Work to do
Copy each line of the material below that includes the string "scene".

** start of Given data **

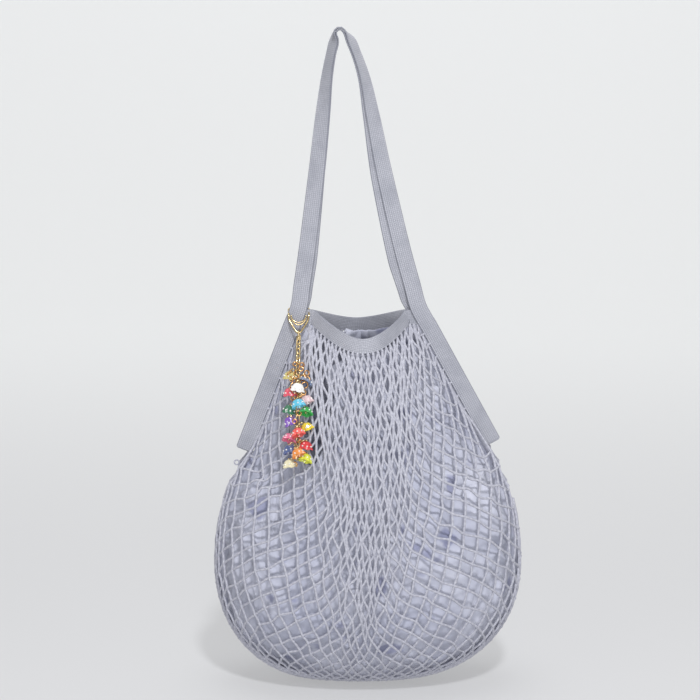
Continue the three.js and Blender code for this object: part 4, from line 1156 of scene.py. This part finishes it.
def makeStage():
    # a pale floor that curves up into the wall behind
    floor = float(cadBox[0][2]) - studio["under"]
    bend, foot, half = studio["bend"], studio["foot"], studio["half"]
    profile = [(studio["near"], 0.0), (foot, 0.0)]
    profile += [(foot + bend * math.sin(a), bend * (1 - math.cos(a)))
                for a in np.linspace(0, math.pi / 2, 13)[1:]]
    profile += [(foot + bend, studio["high"])]
    points = [(x, y, floor + z) for y, z in profile for x in (-half, half)]
    mesh = bpy.data.meshes.new("studio_sweep")
    mesh.from_pydata(points, [], gridFaces(len(profile), 2, wrapped=False))
    mesh.polygons.foreach_set("use_smooth", [True] * len(mesh.polygons))
    material, tree, shader = newMaterial("studio_paper", studio["floor"], Roughness=0.95,
                                         Emission_Color=(1, 1, 1, 1), Emission_Strength=studio["glow"])
    place = addNode(tree, "ShaderNodeTexCoord").outputs["Object"]
    apart = addNode(tree, "ShaderNodeSeparateXYZ", {"Vector": place}).outputs
    rise = ranged(tree, apart["Y"], studio["fade"], kind="SMOOTHSTEP")
    tree.links.new(blendColours(tree, rise, studio["floor"], studio["wall"]), shader.inputs["Base Color"])
    mesh.materials.append(material)
    placed("studio_sweep", mesh)


def aimed(thing, place, aim):
    thing.location = place
    thing.rotation_euler = (Vector(aim) - Vector(place)).to_track_quat("-Z", "Y").to_euler()
    return thing


def makeLight(name, place, aim, size, power):
    lamp = bpy.data.lights.new(name, "AREA")
    lamp.shape, lamp.size, lamp.energy = "DISK", size, power
    aimed(placed(name, lamp), place, aim)


def makeCamera():
    view = studio["camera"]
    lens = bpy.data.cameras.new("camera")
    lens.sensor_width, lens.lens = view["sensor"], view["lens"]
    bpy.context.scene.camera = aimed(placed("camera", lens), view["place"], view["aim"])


makeStage()
for lampRow in studio["lamps"]:
    makeLight(*lampRow)
world = bpy.data.worlds.new("studio")
bpy.context.scene.world = world
world.use_nodes = True
world.node_tree.nodes["Background"].inputs["Color"].default_value = (1, 1, 1, 1)
world.node_tree.nodes["Background"].inputs["Strength"].default_value = studio["world"]
bpy.context.scene.view_settings.view_transform = "Standard"
makeCamera()
print("stage, light and camera")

** end of Given data **

The answer
Continue the three.js and Blender code for this object: part 4, from line 1156 of scene.py. This part finishes it.
    bpy.context.scene.camera = aimed(placed("camera", lens), view["place"], view["aim"])
bpy.context.scene.world = world
bpy.context.scene.view_settings.view_transform = "Standard"